Problem description:
In the records below, find the line with "controller_chip();" and the line with "if empty is"; return exactly those lines and every line between them.

Record list:
>>>
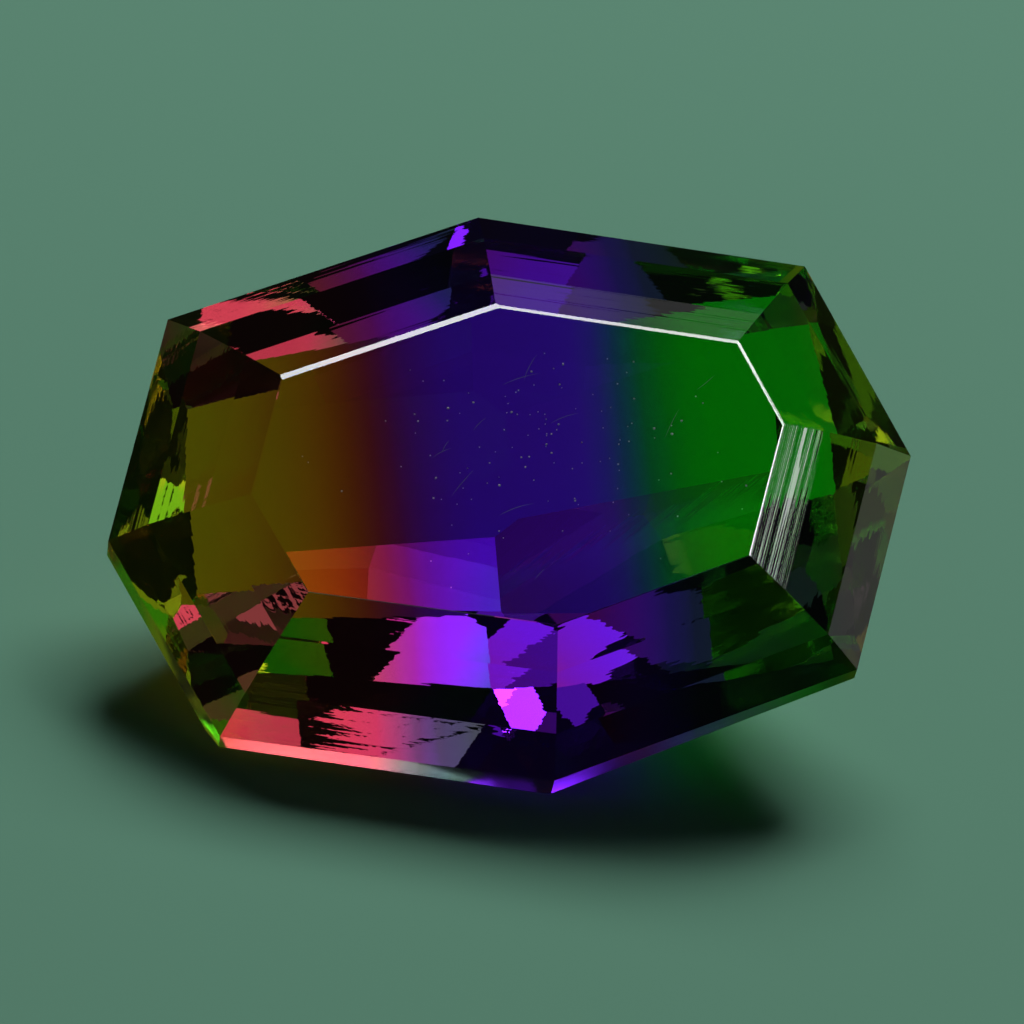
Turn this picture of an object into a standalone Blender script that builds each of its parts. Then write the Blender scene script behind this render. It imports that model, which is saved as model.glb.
<<<
>>>
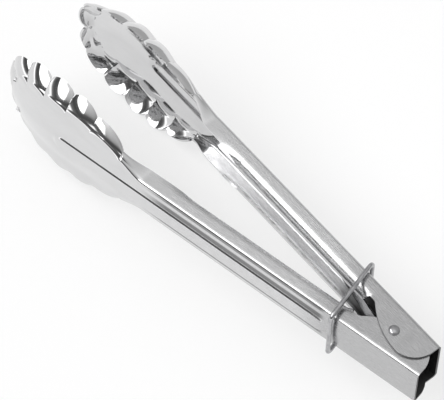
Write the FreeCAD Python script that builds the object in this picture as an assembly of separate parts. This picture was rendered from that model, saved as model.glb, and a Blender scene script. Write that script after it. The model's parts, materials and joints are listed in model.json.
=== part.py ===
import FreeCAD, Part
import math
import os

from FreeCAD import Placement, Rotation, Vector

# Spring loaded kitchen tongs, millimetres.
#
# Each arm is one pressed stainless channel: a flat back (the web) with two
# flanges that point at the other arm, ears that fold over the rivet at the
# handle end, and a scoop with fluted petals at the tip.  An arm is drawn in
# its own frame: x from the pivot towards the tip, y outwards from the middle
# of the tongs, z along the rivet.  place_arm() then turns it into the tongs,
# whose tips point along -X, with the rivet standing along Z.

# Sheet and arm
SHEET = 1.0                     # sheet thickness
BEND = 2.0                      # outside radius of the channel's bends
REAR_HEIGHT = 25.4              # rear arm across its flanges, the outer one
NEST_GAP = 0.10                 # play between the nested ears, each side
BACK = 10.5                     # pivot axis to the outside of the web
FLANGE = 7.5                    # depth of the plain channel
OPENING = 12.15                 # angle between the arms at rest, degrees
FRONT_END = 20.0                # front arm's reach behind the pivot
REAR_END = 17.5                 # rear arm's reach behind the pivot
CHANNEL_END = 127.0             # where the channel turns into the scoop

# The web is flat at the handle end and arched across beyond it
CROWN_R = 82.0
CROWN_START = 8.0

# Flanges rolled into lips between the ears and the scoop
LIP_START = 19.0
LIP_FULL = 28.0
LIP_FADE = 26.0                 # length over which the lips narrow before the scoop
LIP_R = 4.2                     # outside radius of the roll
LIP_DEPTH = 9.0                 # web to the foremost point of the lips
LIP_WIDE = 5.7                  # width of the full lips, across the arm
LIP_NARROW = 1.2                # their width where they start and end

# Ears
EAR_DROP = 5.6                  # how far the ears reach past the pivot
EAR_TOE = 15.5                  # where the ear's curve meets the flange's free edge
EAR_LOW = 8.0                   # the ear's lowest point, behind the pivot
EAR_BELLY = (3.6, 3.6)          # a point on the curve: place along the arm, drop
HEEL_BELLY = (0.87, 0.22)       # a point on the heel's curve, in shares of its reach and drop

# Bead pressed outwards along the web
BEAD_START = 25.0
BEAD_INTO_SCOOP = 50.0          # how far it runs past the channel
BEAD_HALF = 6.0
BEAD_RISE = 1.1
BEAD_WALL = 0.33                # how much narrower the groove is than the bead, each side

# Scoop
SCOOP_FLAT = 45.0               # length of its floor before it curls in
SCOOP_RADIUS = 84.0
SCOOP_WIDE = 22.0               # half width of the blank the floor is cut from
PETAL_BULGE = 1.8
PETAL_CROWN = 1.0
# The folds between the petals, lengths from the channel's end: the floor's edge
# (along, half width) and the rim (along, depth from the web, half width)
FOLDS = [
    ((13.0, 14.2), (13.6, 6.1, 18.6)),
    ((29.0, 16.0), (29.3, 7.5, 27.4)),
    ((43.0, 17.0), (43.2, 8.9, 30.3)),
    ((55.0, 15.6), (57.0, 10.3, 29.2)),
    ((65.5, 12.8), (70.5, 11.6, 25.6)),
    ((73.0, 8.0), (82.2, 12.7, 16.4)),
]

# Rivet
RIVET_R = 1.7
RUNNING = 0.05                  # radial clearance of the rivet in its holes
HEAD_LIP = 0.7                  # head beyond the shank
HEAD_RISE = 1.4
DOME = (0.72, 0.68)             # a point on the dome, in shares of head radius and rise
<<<
>>>
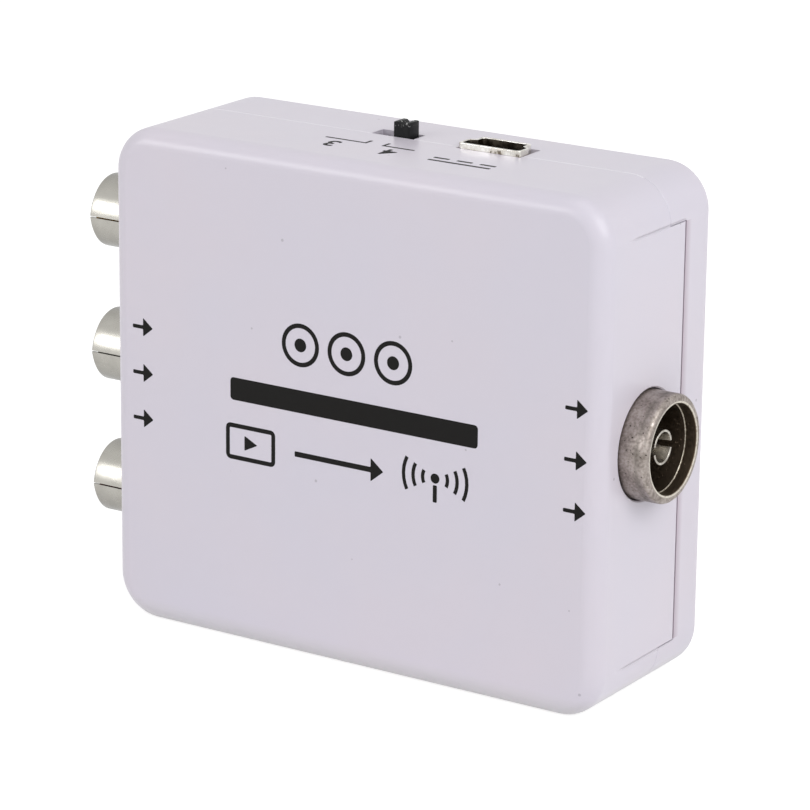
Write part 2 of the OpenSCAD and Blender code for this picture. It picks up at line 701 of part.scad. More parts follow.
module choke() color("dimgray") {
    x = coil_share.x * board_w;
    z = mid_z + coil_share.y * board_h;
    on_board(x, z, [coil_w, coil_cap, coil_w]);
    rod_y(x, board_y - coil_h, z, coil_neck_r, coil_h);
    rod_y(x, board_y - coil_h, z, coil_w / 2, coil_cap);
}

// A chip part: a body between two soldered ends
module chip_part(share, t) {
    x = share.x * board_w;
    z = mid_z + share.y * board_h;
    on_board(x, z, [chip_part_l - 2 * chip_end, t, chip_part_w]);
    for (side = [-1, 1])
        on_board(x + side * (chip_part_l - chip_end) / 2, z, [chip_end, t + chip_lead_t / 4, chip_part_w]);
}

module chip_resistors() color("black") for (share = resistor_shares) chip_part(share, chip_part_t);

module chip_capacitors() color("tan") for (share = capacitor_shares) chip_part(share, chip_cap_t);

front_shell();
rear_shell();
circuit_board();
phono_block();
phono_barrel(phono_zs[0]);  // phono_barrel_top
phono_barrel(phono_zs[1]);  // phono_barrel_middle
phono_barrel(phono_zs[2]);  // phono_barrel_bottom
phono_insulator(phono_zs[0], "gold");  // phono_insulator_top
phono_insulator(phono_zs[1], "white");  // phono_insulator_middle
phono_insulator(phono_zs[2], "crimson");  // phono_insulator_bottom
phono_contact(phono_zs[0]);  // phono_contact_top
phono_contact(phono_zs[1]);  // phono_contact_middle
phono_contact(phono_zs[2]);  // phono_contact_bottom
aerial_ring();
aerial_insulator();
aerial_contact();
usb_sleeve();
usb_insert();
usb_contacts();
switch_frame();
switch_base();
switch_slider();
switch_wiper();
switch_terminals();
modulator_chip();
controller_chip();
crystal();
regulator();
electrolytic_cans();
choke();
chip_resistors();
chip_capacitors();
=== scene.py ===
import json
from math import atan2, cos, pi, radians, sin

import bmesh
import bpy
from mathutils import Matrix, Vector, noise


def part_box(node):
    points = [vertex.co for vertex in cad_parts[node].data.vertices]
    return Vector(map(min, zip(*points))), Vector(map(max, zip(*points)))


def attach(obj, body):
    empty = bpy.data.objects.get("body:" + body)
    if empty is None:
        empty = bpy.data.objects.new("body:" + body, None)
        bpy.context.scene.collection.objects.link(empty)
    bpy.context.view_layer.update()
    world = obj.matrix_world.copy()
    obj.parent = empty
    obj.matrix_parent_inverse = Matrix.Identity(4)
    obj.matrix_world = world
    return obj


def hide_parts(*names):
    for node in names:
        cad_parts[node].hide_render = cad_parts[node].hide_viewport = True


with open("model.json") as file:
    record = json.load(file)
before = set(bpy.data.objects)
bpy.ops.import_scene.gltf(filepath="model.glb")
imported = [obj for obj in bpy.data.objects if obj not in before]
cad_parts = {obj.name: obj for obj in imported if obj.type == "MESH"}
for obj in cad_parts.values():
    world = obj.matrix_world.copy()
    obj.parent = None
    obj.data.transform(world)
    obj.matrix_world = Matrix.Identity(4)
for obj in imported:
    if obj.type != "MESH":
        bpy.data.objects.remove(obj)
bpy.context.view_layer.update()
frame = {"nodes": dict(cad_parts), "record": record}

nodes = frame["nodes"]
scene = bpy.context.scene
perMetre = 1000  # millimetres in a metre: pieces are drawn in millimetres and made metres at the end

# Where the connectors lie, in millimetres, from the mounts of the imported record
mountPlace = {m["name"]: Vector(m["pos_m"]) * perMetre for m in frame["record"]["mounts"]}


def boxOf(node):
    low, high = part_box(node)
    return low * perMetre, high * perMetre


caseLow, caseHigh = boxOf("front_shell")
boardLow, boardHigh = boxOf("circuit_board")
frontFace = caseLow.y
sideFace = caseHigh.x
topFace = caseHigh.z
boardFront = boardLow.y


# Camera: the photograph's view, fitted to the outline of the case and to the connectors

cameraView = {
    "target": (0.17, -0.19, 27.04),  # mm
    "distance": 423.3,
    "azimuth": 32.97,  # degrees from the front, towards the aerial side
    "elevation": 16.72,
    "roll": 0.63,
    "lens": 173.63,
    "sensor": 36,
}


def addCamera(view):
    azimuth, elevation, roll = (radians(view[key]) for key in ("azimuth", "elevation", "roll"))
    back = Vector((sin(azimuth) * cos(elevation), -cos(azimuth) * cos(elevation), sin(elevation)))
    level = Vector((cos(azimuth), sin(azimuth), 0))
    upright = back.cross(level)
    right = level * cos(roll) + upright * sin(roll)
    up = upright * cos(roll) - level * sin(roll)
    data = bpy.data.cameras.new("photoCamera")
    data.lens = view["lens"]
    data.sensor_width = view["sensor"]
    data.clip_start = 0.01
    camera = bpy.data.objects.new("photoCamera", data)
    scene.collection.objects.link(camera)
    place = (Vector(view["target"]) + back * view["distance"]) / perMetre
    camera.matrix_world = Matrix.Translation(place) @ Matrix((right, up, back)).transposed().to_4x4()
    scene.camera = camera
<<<
Result:
controller_chip();
crystal();
regulator();
electrolytic_cans();
choke();
chip_resistors();
chip_capacitors();
=== scene.py ===
import json
from math import atan2, cos, pi, radians, sin

import bmesh
import bpy
from mathutils import Matrix, Vector, noise


def part_box(node):
    points = [vertex.co for vertex in cad_parts[node].data.vertices]
    return Vector(map(min, zip(*points))), Vector(map(max, zip(*points)))


def attach(obj, body):
    empty = bpy.data.objects.get("body:" + body)
    if empty is None:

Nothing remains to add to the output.